A man may lawfully, no doubt, take a more active part in political measures, in compliance with the wishes of another, than he might otherwise incline to but to support the measures of an opposition or an administration, because they are their measures, can never be lawful.—Nor can it ever be lawful to magnify the advantages or to expatiate upon the mischiefs of a measure, beyond his secret estimate of its demerits or its merits. That legislator is viciously influenced, who says or who does any thing which he would think it not proper to say or do if he were an independent

man.

But it will be said, Since influence is inseparable from the possession of patronage, and since patronage must be vested somewhere, what is to be done? or how are the evils of influence to be done away?- a question which, like many other questions in political morality, is attended with accidental rather than essential difficulties. Patronage, in a virtuous state of mankind,

would be small.

There would be none in the church

and little in the state. Men would take the over-sight of the Christian flock, not for filthy lucre, but of a ready mind.

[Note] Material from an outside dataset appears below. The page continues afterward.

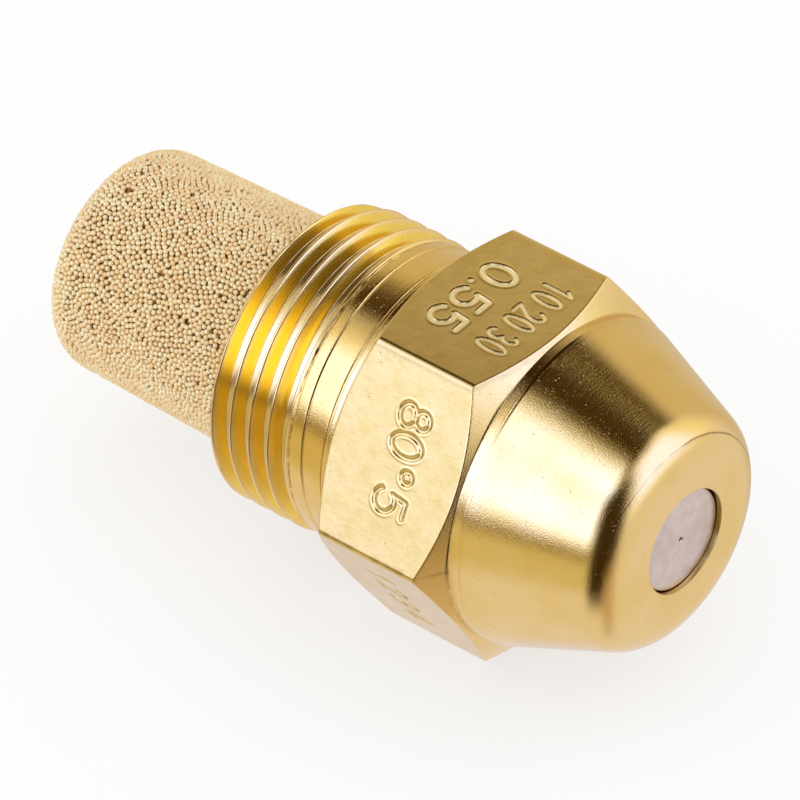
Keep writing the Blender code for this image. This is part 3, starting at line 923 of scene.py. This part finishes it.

If the ready mind existed, the influence of patronage would be needless: and, as a needless thing, it would be done away.

And as to the state, when we consider how much of patronage in all nations results from the vicious condition of mankind -especially for military and naval appointments-it will appear that much of this class of patronage is accidental also. Take away that wickedness and violence in which hostile measures originate, and fleets and armies would no longer be needed; and with their dissolution there would be a prodigious diminution of patronage and of influence. So, if we continue the enquiry, how far any given source of influence arising from patronage is necessary to the institution of civil government, we shall find, at last, that the necessary portion is very small. We are little accustomed to consider how simple a thing civil government is—nor what an unnumbered multiplicity of offices and sources of patronage would be cut off, if it existed in its simple and rightful state.